───── Data lines

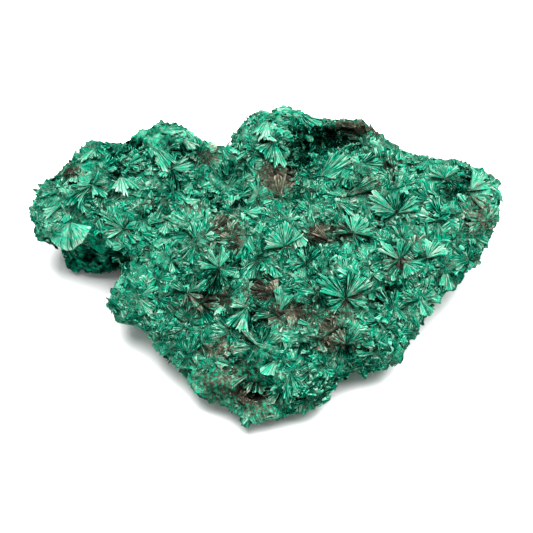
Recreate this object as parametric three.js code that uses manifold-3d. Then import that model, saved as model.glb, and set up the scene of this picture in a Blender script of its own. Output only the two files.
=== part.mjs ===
// A specimen of fibrous malachite, about 100 mm wide: a broken, slab-like mass of radiating crystal sprays
// that rests on its underside. Millimetres, +Z up. The showy face looks up and towards -Y, and the origin is
// the middle of the bounding box's bottom. The crystals grew into one another, so it is all one solid.
import * as THREE from "three";
import { mergeVertices } from "three/addons/utils/BufferGeometryUtils.js";
import Module from "manifold-3d";

const wasm = await Module();
wasm.setup();

// The slab. The outline below was drawn from the view direction, and the slab lies across it.
const VIEW_ELEVATION_DEG = 48; // the view direction's height above the horizon
const VIEW_DISTANCE = 790; // from the eye to the middle of the specimen
const FACE_SLOPE_DEG = 14; // how far the slab's middle plane rises towards the back
const FACE_BULGE = 8; // how far the face swells in front of the middle plane
const SECTION_POWER = 2.7; // 2 is an ellipse through the slab, more is squarer
const RIM_MARGIN = 0.3; // how far the body stays inside the outline, which the tips of its sprays reach
const FACE_WAVE = { size: 8, height: 1 }; // the face's broad unevenness, besides the humps listed below

// The sides and the underside
const REST_DEPTH = 12.5; // from the middle plane's centre down to the floor
const UNDERSIDE_CLEARANCE = 0.5; // how far the underside lies above the floor on average, between its feet
const UNDERSIDE_WAVE = { size: 15, height: 4.6 }; // its humps and hollows
const FOOT = { up: -4.5, radius: 18, drop: 3.4 }; // the broad foot that the specimen mostly rests on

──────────

_Written instruction_.
Going through the lines above one by one, tally those with the word "that" and give only the total.

_Finished exercise_.
3